Psychiatric comorbidity plays key role for all-cause and cause-specific associations with death in adults
THURSDAY, Aug. 8, 2019 (HealthDay News) — Attention-deficit/hyperactivity disorder (ADHD) is associated with an elevated risk of premature death, according to a study published online Aug. 7 in JAMA Psychiatry.
Shihua Sun, M.D., from the Karolinska Institutet in Stockholm, and colleagues used Swedish national registers to identify 2,675,615 individuals born in Sweden (1983 to 2009), including 86,670 individuals (3.2 percent) who received a diagnosis of ADHD during follow-up through 2013.
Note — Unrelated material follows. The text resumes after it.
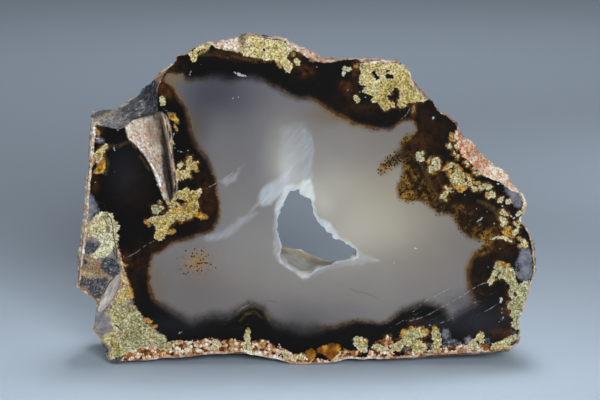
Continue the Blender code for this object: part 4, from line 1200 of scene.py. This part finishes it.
def milk_colour(nodes):
    """The milky middle: bluish, grey and warm parts, and its white lining by the cavity."""
    cloud = nodes.times(nodes.add(nodes.noise(9 * MM, 3), -0.5), 0.12)
    # The tone layer is partly the milk's own lighter and darker parts and partly painted glow of light through it.
    level = nodes.add(nodes.add(nodes.layer("tone"), cloud), 0.5)
    milk = nodes.ramp(nodes.times(level, 0.5), [
        (0.0, tone(66, 67, 75)), (0.25, tone(108, 107, 110)), (0.4, tone(138, 137, 134)),
        (0.55, tone(168, 168, 162)), (0.75, tone(196, 198, 196)),
    ])
    warm = nodes.layer("warm")
    milk = nodes.mix(nodes.sum("MINIMUM", nodes.times(warm, 0.55), 0.8), milk, nodes.mix(
        nodes.step(level, 0.4, 1.3), tone(112, 98, 78), tone(190, 180, 150)))
    veil = nodes.layer("veil")
    wisps = nodes.step(nodes.noise(0.6 * MM, 3, 0.5, nodes.stretched(VEIL_TURN, 5.0)), 0.34, 0.66)
    streak = nodes.add(nodes.times(wisps, 0.24), 0.82)
    white = nodes.mix(nodes.layer("blue"), tone(208, 212, 208), tone(152, 164, 186))
    white = nodes.mix(nodes.times(wisps, 0.3), white, tone(218, 222, 224))
    milk = nodes.mix(nodes.sum("MINIMUM", nodes.times(veil, streak), 0.95), milk, white)
    scratch = nodes.step(nodes.sum("ABSOLUTE", nodes.layer("scratch")), 0.9, 0.2)
    return nodes.mix(nodes.times(scratch, 0.3), milk, tone(66, 64, 64))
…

The researchers found that during follow-up, 424 individuals with ADHD and 6,231 without ADHD died (mortality rates of 11.57 and 2.16 per 10,000 person-years, respectively). The association was stronger for death in adulthood (hazard ratio [HR], 4.64; 95 percent confidence interval [CI], 4.11 to 5.25) versus childhood (HR, 1.41; 95 percent CI, 0.97 to 2.04). The risk of death also increased substantially with the number of psychiatric comorbidities with ADHD (HR for individuals with only ADHD: 1.41 [95 percent CI, 1.01 to 1.97]; HR for individuals with at least four comorbidities: 25.22 [95 percent CI, 19.60 to 32.46]). However, for deaths in adulthood, when adjusting for early-onset psychiatric comorbidity, the association between ADHD and risk of death due to natural causes was no longer statistically significant (HR, 1.32; 95 percent CI, 0.94 to 1.85).
“These findings suggest that health care professionals should closely monitor specific psychiatric comorbidities in individuals with ADHD to identify high-risk groups and implement prevention efforts,” the authors write.
Authors disclosed financial ties to the pharmaceutical industry.